Although they’re entirely optional, the tonic upgrades are actually quite powerful and got me through some tough spots. The only way to unlock a tonic is by discovering it hidden somewhere across the overworld, often times buried or entirely out of sight, and then purchasing it with quills. They’ll do things like extend the amount of time Laylee flies around after getting hit before completely leaving or letting you keep coins you collect even after dying and respawning – or just something fun and entirely inconsequential like turning the entire level black and white.

Playtonic has really captured the heart and soul of the original Donkey Kong Country games in that stages reward you for not only precision-based platforming, but also for having an eye for hidden details. In addition to rescuing another bee for your “beetallion” (there are so many puns it’s nearly unbeelievable) the other main goal is to collect the five well-hidden T.W.I.T. coins in every level to unlock new stages. This does mean you’ll probably eventually have to go back and replay levels a few times to find enough of them, which can get repetitive.

Playtonic has really captured the heart and soul of the original Donkey Kong Country games.

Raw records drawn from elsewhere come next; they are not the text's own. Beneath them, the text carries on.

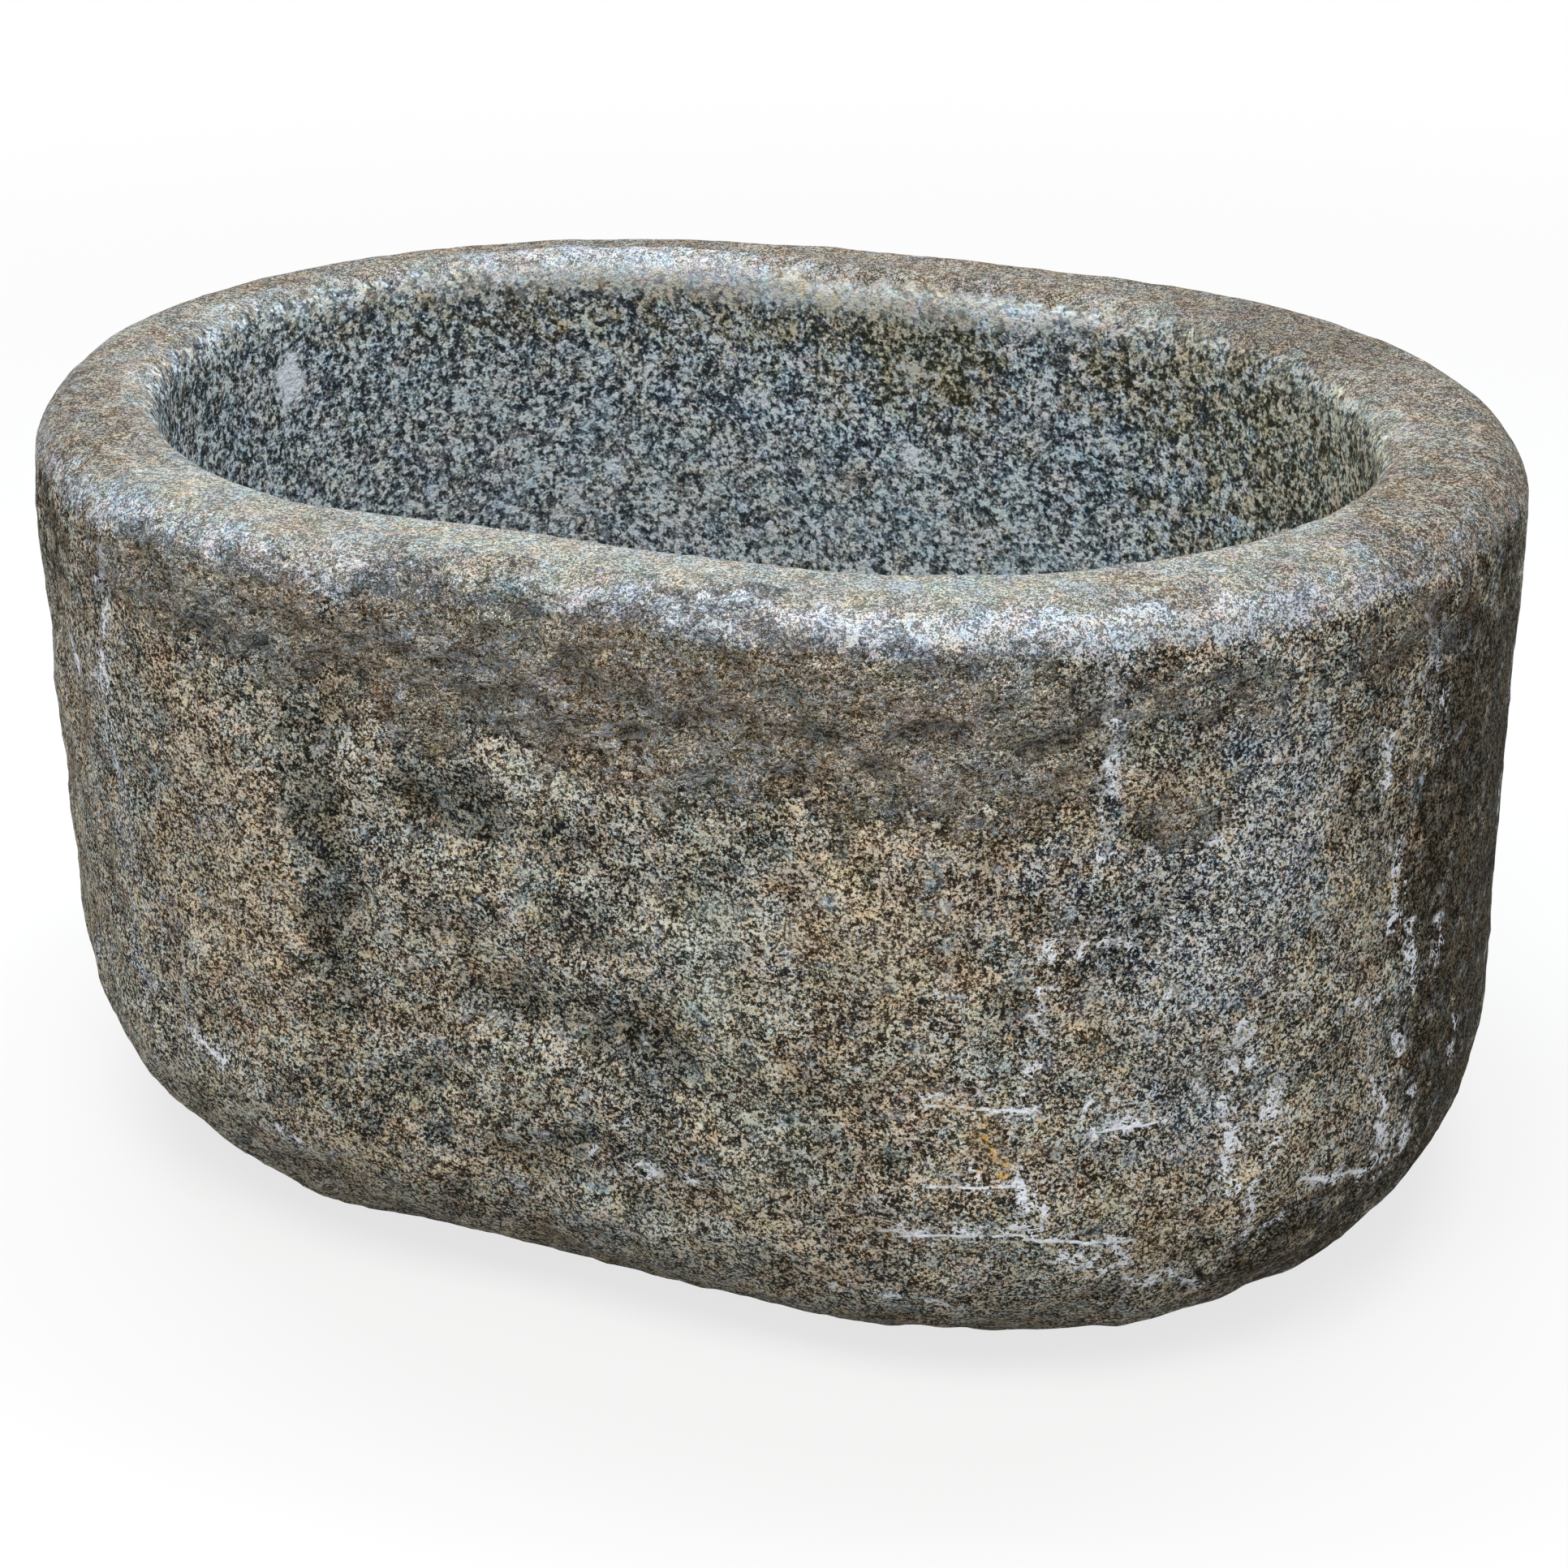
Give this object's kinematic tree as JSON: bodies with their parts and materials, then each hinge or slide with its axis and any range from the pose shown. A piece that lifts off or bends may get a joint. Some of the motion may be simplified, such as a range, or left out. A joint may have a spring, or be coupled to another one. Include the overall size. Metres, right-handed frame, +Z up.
{
  "type": "stone trough planter",
  "caption": "Oval planter hewn from one block of granite, with thick walls, a worn round rim, a deep oval hollow, a rounded foot and a drain hole.",
  "frame": {"origin": "middle of the sole, on the ground under the trough", "axes": "+X along the trough's length, +Y across it towards the back, +Z up out of the hollow"},
  "size_m": [0.9, 0.646, 0.475],
  "materials": {
    "granite": "hand-dressed and weathered granite, speckled grey inside the hollow, with a brown patina outside"
  },
  "bodies": {
    "root": {"stone_trough": "granite"}
  },
  "joints": []
}
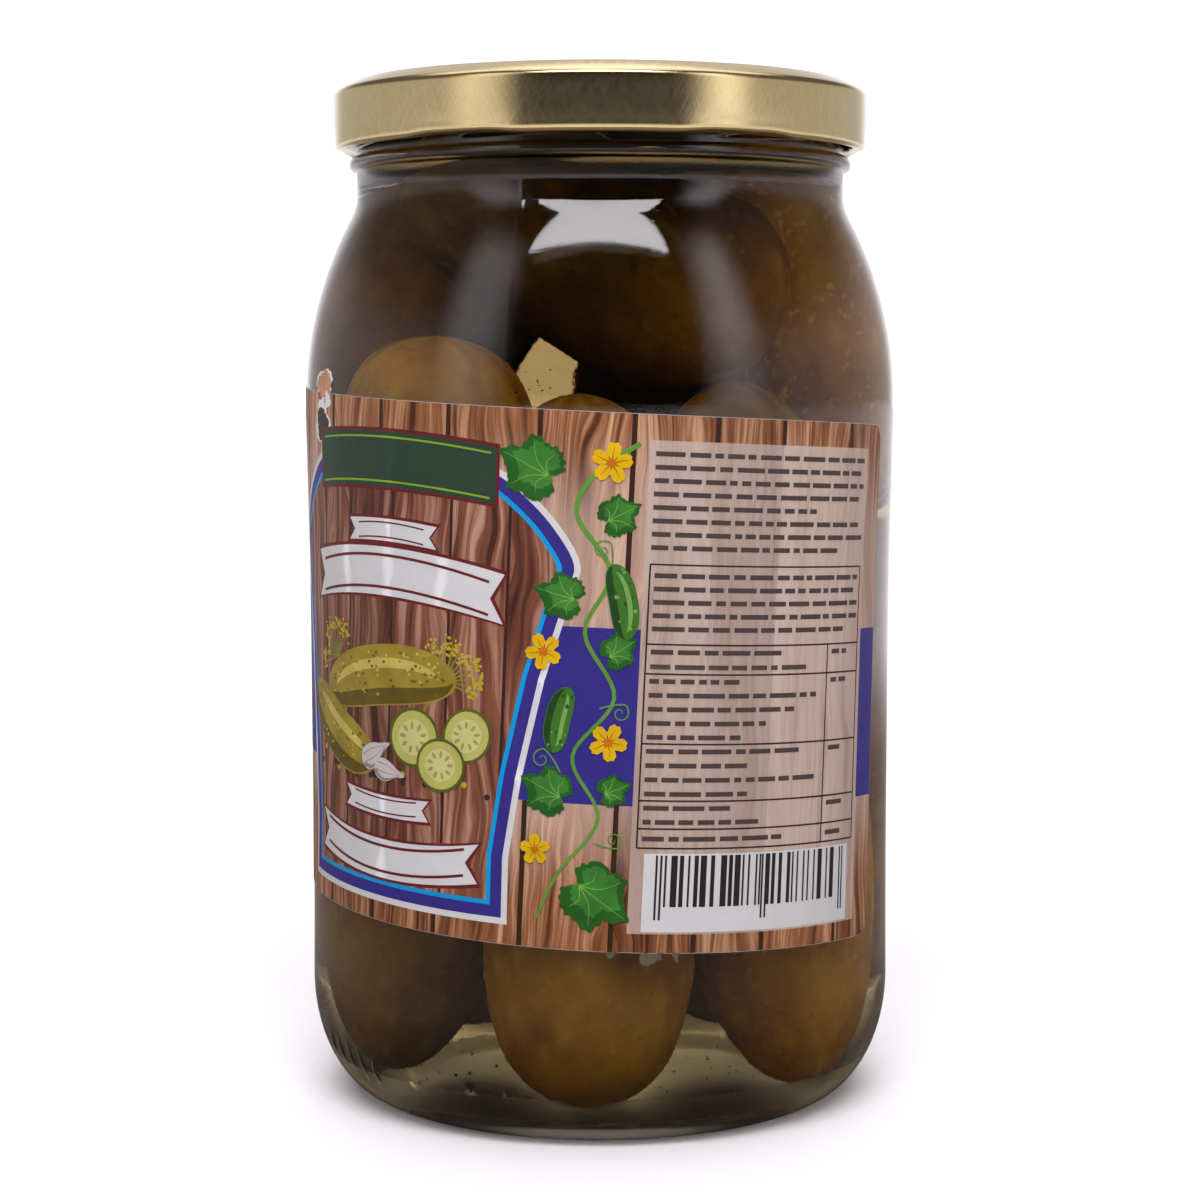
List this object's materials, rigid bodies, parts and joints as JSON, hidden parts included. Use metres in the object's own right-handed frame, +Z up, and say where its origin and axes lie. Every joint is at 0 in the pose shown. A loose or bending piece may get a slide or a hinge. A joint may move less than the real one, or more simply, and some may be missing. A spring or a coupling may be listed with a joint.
{
  "type": "pickle jar",
  "caption": "Shut clear glass jar of whole pickles in brine, with a gold twist-off lid of sheet metal and a paper label bent round its side.",
  "frame": {"origin": "on the jar's axis, at the height of the ring it stands on", "axes": "+Z up along the jar's axis, -Y the side that the picture looks at, +X to the right in it"},
  "size_m": [0.0956, 0.0958, 0.1634],
  "materials": {
    "clear_glass": "polished",
    "gold_tinplate": "satin",
    "label_paper": "satin",
    "pickle": "satin"
  },
  "bodies": {
    "root": {"glass_jar": "clear_glass", "lid": "gold_tinplate", "label": "label_paper", "pickles": "pickle"}
  },
  "joints": []
}
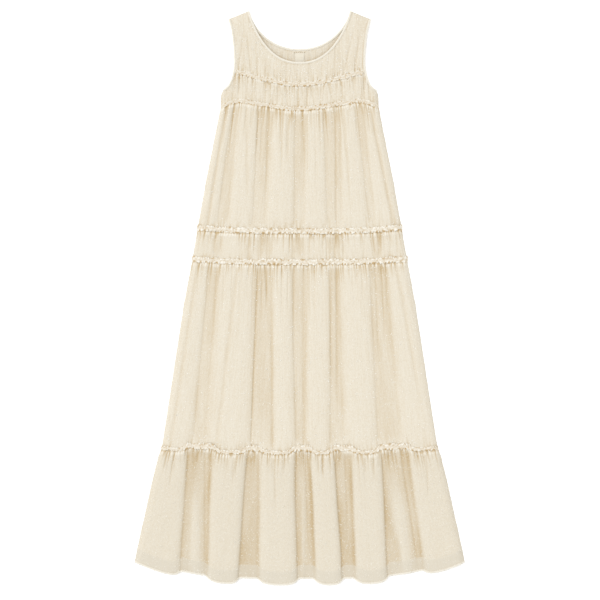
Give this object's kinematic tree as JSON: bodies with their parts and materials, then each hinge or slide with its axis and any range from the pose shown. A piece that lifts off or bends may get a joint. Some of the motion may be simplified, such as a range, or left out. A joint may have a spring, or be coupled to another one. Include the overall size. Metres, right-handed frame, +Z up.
{
  "type": "maxi dress",
  "caption": "Sleeveless tiered maxi dress in gathered crinkled cotton, laid flat, with a round neck, a plain yoke, narrow frills at the cross seams and a full flounce.",
  "frame": {"origin": "middle of the dress's outline, on the surface that it lies on", "axes": "+Y from the hem to the neck, +X to the right as seen from above, +Z up from the surface"},
  "size_m": [0.8062, 1.4004, 0.0265],
  "materials": {
    "cream_cotton": "matt crinkled cotton voile, cream",
    "pale_binding": "smooth bias-cut cotton, pale cream",
    "blank_label": "blank satin tape"
  },
  "bodies": {
    "root": {"front_yoke": "cream_cotton", "front_chest_band": "cream_cotton", "front_upper_tier": "cream_cotton", "front_waist_band": "cream_cotton", "front_middle_tier": "cream_cotton", "front_flounce": "cream_cotton", "front_yoke_frill": "cream_cotton", "front_chest_frill": "cream_cotton", "front_waist_top_frill": "cream_cotton", "front_waist_bottom_frill": "cream_cotton", "front_flounce_frill": "cream_cotton", "front_neck_binding": "pale_binding", "front_left_armhole_binding": "pale_binding", "front_right_armhole_binding": "pale_binding", "back_yoke": "cream_cotton", "back_chest_band": "cream_cotton", "back_upper_tier": "cream_cotton", "back_waist_band": "cream_cotton", "back_middle_tier": "cream_cotton", "back_flounce": "cream_cotton", "back_yoke_frill": "cream_cotton", "back_chest_frill": "cream_cotton", "back_waist_top_frill": "cream_cotton", "back_waist_bottom_frill": "cream_cotton", "back_flounce_frill": "cream_cotton", "back_neck_binding": "pale_binding", "back_left_armhole_binding": "pale_binding", "back_right_armhole_binding": "pale_binding", "neck_label": "blank_label"}
  },
  "joints": []
}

I’ve never been a fan of gating progress and levels behind collectibles, but the levels here are all extremely dense and layered with hidden paths, so it’s fun to revisit them with an exploration-minded play style to scrounge for missed items. And the repetition of returning to beaten levels is further alleviated by remixed variations that completely change the layout or conditions. For example, one level gets frozen over. Decades of platformers have trained everybody to move from left to right as quickly and efficiently as possible, but the better solution in The Impossible Lair is often to slow down, backtrack, and explore.